- CollegeCentral Saint Martins
- CourseBA (Hons) Graphic Communication Design
- Graduation year2025
How does the dynamic formation of recipes reflect individual's journey in adapting their new enviornment?
This project explores the intersection of food, culture, and individual memory, investigating how recipes can serve as narrative vessels for personal journeys of adaptation in unfamiliar environments. It begins with a handwritten recipe booklet from my grandmother, gifted to me when I first left home to live independently in London. From this intimate starting point, the project traces my evolving relationship with food as a means of navigating a new cultural landscape.
Here, recipes are not merely culinary instructions—they carry the warmth of emotional memory and the subtle traces of cultural migration. They become critical touchpoints in understanding the process of "adaptation" on both a personal and anthropological level.
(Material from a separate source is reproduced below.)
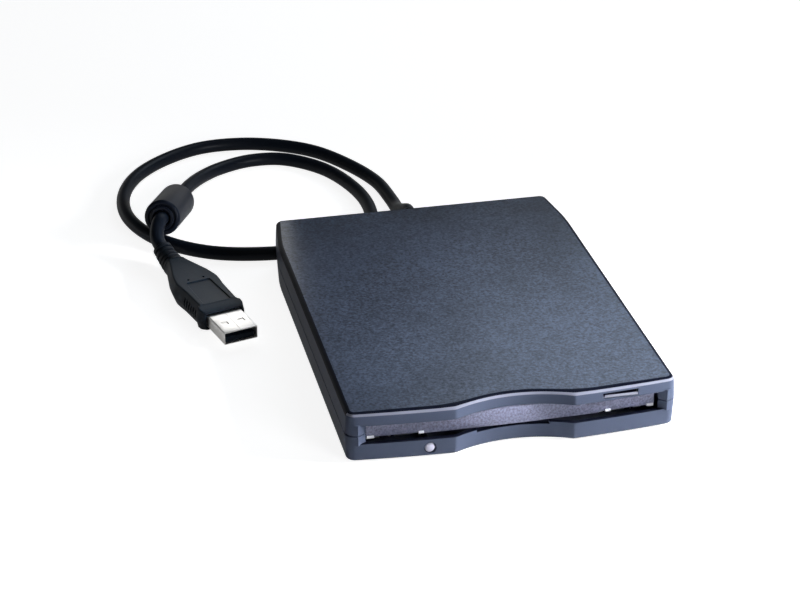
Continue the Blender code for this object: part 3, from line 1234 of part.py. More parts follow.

The final publication takes the form of a French fold book, where each recipe is paired with hidden diary fragments tucked within the folds. These personal notes introduce an emotional and introspective dimension to the narrative, inviting the reader to look beyond the surface of food as sustenance. The book concludes with a series of blank recipe pages, encouraging audience participation and co-creation, further enhancing the project’s open-ended and interactive nature.
This practice speaks to individuals who have experienced cultural displacement or independent living, transforming intimate observations of everyday life into a visual and narrative form of social anthropology. Through an autoethnographic approach, the work seeks to evoke emotional resonance among those who share similar experiences of relocation, adaptation, and the search for belonging.